Introduction to Knowledge Representation

2024/2025
Academic Year
ENG
Instruction in English
6
ECTS credits
Course type:
Elective course
When:
2 year, 1, 2 module

Course Syllabus

Abstract

You may have heard that the Turing Test was formally passed by a chat-bot named Eugene Gustman in 2014. He fooled one-third of judges that he is a person. But does the chat-bot think? Many believe it does not. It is just a clever piece of software that uses verbal acrobatics and trickery to hide the fact that it does not understand a word. But what is understanding? How can we measure it? Another test called Winograd Schema Challenge was proposed in 2011, which does not require conversation at all. It is technically much simpler and is based on the number of multiple-choice questions of a special form. Here are a couple of examples: 1. The trophy doesn't fit into the brown suitcase because it's too small.
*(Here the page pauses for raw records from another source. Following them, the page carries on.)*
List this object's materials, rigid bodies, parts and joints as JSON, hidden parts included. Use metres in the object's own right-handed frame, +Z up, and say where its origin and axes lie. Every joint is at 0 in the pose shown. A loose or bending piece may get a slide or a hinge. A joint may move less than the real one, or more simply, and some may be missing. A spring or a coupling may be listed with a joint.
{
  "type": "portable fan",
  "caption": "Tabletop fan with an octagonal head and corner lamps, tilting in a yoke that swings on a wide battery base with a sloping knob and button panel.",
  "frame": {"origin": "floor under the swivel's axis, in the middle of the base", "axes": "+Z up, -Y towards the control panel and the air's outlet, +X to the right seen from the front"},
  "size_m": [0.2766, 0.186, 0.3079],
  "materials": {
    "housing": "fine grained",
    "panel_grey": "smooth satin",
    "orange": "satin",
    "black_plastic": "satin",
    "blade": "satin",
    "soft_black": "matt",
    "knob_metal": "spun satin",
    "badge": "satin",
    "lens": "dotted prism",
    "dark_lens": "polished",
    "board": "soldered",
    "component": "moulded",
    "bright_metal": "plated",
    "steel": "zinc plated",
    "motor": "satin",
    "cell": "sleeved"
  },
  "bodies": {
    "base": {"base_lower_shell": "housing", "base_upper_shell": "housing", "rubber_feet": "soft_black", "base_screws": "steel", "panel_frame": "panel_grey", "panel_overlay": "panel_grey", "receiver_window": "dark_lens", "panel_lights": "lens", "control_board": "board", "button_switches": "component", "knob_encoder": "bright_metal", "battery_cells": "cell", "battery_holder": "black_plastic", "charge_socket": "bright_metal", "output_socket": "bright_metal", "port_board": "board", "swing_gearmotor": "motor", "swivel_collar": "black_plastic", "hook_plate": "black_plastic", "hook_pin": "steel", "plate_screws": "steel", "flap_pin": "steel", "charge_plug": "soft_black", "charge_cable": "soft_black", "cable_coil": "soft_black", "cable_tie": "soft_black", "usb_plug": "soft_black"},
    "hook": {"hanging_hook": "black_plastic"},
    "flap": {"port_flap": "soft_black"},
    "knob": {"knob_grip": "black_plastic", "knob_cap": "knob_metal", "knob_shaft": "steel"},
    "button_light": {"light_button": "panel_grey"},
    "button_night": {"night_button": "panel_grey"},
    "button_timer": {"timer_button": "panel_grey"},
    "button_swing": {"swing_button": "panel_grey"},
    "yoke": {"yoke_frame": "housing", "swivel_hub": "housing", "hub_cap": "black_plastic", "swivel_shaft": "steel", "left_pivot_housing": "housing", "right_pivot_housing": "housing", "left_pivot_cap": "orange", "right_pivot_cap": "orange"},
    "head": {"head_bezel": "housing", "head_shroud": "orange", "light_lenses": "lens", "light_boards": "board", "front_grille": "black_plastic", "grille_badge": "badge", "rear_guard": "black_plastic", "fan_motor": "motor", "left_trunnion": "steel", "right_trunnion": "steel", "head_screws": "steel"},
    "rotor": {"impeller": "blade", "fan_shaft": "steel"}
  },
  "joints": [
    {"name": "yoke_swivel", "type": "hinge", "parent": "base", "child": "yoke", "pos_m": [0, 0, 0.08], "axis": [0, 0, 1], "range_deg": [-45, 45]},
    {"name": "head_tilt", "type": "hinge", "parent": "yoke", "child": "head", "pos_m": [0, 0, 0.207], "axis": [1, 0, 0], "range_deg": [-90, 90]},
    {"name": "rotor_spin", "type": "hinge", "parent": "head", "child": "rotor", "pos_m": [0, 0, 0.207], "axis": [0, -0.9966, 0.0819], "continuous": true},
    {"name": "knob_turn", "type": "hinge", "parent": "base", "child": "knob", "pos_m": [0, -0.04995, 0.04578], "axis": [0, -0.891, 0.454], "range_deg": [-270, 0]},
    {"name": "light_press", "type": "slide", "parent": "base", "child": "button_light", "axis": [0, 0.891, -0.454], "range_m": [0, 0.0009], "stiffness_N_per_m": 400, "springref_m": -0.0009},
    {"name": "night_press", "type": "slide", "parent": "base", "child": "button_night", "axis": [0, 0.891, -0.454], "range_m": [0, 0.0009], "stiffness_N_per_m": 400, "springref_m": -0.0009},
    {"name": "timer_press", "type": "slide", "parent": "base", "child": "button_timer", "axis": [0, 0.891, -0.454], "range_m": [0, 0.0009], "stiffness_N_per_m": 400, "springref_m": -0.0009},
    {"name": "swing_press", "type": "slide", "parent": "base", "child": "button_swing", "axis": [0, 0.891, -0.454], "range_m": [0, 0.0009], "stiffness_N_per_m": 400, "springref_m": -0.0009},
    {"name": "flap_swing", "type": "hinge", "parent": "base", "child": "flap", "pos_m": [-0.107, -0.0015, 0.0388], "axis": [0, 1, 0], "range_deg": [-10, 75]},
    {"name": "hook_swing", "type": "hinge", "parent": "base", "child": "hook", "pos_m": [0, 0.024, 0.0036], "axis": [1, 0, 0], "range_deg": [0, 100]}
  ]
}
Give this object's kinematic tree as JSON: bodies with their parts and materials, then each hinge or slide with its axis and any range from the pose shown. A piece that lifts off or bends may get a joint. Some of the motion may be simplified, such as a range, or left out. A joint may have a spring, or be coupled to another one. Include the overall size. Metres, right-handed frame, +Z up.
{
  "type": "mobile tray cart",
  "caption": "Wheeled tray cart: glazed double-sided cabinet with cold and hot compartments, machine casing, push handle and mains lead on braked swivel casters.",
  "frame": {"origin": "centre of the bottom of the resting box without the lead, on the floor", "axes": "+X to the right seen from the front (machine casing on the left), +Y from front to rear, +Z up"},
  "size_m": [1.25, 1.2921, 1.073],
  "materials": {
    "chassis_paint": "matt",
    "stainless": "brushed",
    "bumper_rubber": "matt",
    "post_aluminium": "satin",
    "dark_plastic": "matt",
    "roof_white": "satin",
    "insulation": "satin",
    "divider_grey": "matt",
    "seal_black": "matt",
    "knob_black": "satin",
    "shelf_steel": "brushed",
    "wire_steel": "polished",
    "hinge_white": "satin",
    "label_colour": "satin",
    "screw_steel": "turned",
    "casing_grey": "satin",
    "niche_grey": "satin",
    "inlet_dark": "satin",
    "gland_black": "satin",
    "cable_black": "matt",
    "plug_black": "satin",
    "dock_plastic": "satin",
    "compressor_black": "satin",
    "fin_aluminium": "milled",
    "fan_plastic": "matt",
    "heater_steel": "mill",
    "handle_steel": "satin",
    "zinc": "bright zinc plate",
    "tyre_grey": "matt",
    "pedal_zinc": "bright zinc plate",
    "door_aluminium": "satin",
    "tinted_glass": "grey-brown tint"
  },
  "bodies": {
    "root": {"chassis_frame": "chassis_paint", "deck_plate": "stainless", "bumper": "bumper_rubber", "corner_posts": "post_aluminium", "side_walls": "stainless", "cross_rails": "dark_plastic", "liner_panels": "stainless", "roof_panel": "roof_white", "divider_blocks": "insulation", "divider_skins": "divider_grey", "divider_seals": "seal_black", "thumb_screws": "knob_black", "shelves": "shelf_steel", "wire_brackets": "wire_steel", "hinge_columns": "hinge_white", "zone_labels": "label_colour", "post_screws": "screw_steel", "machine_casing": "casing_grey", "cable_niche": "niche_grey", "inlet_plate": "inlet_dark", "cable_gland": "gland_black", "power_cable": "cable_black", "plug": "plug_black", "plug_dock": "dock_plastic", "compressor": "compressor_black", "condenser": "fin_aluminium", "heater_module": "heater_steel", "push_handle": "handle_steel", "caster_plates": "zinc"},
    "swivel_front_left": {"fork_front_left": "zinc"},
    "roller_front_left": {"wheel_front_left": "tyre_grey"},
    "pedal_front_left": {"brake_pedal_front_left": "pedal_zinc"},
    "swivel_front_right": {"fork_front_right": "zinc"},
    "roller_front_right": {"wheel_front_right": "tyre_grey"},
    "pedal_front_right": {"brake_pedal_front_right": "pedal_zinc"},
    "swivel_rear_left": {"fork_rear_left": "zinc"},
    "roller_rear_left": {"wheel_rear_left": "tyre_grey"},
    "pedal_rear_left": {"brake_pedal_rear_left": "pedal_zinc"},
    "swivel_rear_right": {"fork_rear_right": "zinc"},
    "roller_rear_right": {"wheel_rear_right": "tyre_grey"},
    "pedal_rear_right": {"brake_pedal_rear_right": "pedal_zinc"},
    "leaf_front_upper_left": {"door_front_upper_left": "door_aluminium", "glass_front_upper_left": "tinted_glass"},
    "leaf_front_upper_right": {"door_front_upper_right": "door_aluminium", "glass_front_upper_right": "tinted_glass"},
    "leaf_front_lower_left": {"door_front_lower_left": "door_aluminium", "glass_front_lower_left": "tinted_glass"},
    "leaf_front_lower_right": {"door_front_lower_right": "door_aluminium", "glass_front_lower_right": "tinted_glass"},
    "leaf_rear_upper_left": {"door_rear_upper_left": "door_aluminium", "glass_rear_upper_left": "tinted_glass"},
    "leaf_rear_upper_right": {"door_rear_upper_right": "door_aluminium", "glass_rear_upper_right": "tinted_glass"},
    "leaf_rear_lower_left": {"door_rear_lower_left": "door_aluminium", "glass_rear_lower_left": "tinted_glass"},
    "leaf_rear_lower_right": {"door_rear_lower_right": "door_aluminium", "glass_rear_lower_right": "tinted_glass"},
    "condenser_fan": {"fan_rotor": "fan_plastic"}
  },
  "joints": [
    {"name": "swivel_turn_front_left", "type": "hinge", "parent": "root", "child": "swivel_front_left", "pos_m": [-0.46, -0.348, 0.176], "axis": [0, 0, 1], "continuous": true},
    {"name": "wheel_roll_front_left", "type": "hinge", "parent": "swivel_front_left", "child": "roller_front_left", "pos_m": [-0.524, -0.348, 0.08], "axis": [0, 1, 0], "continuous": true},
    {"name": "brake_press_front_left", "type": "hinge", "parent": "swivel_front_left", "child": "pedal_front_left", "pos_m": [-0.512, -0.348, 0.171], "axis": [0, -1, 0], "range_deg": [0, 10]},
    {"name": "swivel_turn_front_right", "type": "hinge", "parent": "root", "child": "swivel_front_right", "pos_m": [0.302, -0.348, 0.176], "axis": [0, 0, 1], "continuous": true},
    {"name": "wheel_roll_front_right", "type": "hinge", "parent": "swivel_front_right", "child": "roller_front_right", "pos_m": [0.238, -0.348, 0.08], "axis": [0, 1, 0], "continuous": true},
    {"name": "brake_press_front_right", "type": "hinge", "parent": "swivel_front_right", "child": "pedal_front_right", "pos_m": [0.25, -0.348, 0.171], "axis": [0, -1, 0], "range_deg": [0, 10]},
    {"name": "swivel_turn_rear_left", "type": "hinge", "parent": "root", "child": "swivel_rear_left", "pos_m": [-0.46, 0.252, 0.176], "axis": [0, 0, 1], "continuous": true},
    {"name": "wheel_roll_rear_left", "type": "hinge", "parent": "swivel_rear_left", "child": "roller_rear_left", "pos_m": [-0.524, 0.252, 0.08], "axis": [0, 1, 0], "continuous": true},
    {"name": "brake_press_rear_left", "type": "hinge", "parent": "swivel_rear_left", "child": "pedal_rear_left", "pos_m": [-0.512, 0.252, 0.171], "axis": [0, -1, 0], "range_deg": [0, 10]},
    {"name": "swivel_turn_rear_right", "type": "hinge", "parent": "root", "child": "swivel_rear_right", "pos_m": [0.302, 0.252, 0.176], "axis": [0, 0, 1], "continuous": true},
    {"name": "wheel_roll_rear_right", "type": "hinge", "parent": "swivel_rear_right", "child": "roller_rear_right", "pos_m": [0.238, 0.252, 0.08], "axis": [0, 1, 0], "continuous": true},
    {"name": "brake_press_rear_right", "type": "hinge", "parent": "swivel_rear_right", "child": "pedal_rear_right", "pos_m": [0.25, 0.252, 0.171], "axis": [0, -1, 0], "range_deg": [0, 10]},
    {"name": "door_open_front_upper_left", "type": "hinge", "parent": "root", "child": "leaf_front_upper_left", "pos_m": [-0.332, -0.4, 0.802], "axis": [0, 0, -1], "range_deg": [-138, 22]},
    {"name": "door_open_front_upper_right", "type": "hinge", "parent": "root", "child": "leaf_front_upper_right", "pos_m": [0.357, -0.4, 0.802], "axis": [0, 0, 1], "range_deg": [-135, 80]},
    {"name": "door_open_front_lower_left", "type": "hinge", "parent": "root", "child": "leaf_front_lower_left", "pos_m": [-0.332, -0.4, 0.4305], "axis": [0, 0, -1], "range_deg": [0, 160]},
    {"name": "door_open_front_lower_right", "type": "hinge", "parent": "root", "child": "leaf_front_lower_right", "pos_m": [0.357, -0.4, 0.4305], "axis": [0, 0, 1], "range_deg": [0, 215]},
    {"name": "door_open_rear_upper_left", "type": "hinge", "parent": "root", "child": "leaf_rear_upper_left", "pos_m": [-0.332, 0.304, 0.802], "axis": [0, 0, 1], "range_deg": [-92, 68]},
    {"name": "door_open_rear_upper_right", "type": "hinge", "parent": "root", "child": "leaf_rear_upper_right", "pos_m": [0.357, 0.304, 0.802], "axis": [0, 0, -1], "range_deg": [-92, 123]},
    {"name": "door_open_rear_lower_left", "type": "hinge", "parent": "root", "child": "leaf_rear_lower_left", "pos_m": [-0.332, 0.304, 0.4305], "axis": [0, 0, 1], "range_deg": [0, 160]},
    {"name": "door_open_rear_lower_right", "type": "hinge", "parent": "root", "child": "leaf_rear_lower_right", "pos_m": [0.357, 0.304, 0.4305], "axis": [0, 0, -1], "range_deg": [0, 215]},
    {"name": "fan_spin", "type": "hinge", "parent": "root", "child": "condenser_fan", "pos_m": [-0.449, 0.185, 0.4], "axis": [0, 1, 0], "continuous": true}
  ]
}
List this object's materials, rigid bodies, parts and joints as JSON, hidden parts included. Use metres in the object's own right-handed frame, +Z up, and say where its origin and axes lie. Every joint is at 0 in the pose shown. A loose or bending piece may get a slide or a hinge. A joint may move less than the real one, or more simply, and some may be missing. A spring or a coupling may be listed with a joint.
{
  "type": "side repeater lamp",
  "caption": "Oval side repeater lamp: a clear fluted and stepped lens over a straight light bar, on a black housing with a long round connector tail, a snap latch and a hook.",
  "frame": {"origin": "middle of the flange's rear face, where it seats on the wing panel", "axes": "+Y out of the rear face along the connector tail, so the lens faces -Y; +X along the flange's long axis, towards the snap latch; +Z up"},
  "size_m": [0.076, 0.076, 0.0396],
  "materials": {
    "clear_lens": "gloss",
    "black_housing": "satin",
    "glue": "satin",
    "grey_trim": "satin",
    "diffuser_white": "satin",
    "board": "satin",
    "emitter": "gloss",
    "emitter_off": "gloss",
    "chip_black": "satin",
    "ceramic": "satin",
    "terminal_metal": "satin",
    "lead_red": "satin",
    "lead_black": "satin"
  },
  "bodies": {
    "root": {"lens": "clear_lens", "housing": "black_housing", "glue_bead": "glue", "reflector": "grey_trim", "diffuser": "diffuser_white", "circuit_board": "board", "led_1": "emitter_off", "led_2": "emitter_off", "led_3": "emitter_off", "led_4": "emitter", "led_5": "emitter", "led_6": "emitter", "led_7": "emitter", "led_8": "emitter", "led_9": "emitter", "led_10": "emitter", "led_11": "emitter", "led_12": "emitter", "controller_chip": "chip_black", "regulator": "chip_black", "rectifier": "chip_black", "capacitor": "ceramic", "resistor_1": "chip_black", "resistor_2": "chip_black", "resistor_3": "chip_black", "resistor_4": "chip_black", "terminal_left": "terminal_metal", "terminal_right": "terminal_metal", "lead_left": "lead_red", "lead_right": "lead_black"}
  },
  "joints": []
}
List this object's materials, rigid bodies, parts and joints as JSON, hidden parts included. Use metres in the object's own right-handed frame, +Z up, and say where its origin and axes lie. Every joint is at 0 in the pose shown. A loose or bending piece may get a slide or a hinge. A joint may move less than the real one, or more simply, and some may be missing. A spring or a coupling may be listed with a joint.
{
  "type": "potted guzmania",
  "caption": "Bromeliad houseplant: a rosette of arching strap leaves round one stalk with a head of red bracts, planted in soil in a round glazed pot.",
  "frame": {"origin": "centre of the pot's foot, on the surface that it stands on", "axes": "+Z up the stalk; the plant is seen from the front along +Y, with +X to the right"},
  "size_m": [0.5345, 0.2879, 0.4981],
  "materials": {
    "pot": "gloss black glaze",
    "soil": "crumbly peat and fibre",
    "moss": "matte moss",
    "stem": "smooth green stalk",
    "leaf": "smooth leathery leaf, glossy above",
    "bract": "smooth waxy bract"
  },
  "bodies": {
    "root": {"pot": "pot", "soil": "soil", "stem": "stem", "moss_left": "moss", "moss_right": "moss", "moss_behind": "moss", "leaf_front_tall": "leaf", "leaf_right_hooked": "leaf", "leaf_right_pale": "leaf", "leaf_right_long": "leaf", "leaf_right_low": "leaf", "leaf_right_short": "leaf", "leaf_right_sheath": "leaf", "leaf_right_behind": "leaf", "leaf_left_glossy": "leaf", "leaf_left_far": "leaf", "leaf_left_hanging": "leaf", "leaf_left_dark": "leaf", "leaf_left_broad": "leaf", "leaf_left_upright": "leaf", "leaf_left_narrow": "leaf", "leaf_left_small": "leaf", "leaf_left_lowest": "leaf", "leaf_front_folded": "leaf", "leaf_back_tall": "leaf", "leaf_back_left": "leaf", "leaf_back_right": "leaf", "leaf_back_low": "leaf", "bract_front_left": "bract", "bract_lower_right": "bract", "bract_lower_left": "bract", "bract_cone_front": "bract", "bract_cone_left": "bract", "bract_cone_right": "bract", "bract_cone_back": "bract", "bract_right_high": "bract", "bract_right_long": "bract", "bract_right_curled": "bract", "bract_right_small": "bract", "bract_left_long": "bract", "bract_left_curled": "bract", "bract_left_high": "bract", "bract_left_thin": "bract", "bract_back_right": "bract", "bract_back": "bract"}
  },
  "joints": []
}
What is too small, the suitcase or the trophy? 2. Frank felt vindicated when his longtime rival Bill revealed that he was the winner of the competition. Who was the winner of the competition, Frank or Bill? These are very simple questions for humans but computers have a hard time answering them. A computer would need to possess so-called commonsense knowledge and perform commonsense reasoning to pass the test. In this course, we will explore how such kind of knowledge can be represented in formal systems and how reasoning is performed in such systems.